* **Aim**: Each line below is to be written out in full, exactly as shown.

* **Provided material**:
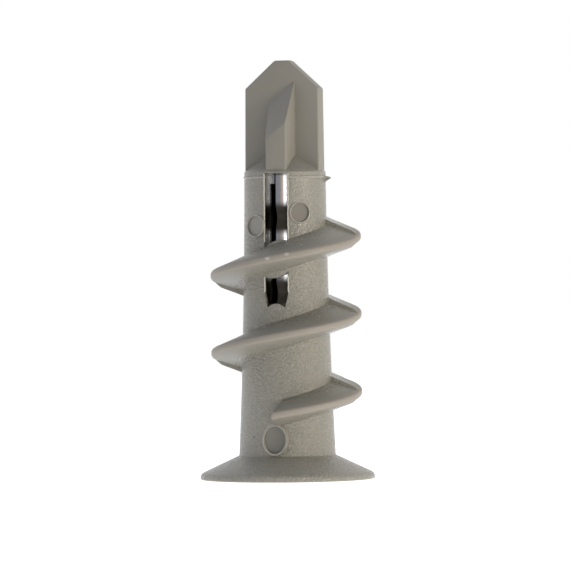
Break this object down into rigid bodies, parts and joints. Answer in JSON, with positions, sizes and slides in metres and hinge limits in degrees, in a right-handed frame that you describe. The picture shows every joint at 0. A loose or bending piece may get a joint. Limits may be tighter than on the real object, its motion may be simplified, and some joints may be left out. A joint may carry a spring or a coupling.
{
  "type": "self-drilling plasterboard anchor",
  "caption": "Nylon self-drilling plasterboard anchor with a flat round head, a coarse right-hand thread, a cross-shaped drill tip and a rolled steel sleeve seen through windows in the core.",
  "frame": {"origin": "centre of the head's flat face, which the anchor stands on", "axes": "+Z along the anchor's axis from the head to the drill tip, -Y towards the windowed front, X across the flat blade of the tip"},
  "size_m": [0.0175, 0.0174, 0.0418],
  "materials": {
    "grey_nylon": "spark-eroded satin",
    "plated_steel": "bright zinc plate"
  },
  "bodies": {
    "root": {"anchor_body": "grey_nylon", "steel_sleeve": "plated_steel"}
  },
  "joints": []
}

* **Result of the task**:
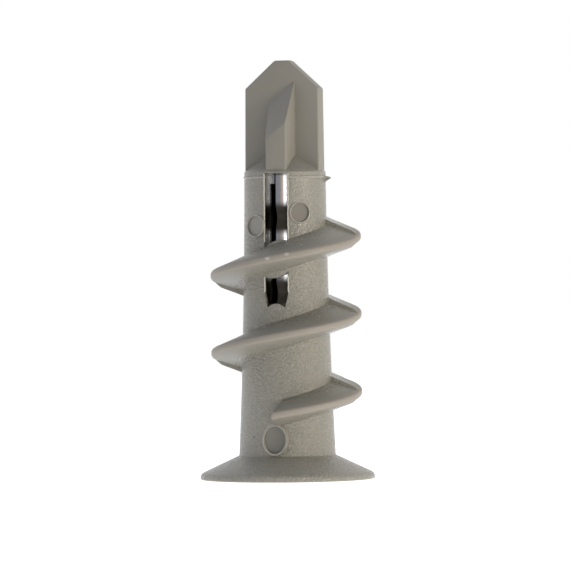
Break this object down into rigid bodies, parts and joints. Answer in JSON, with positions, sizes and slides in metres and hinge limits in degrees, in a right-handed frame that you describe. The picture shows every joint at 0. A loose or bending piece may get a joint. Limits may be tighter than on the real object, its motion may be simplified, and some joints may be left out. A joint may carry a spring or a coupling.
{
  "type": "self-drilling plasterboard anchor",
  "caption": "Nylon self-drilling plasterboard anchor with a flat round head, a coarse right-hand thread, a cross-shaped drill tip and a rolled steel sleeve seen through windows in the core.",
  "frame": {"origin": "centre of the head's flat face, which the anchor stands on", "axes": "+Z along the anchor's axis from the head to the drill tip, -Y towards the windowed front, X across the flat blade of the tip"},
  "size_m": [0.0175, 0.0174, 0.0418],
  "materials": {
    "grey_nylon": "spark-eroded satin",
    "plated_steel": "bright zinc plate"
  },
  "bodies": {
    "root": {"anchor_body": "grey_nylon", "steel_sleeve": "plated_steel"}
  },
  "joints": []
}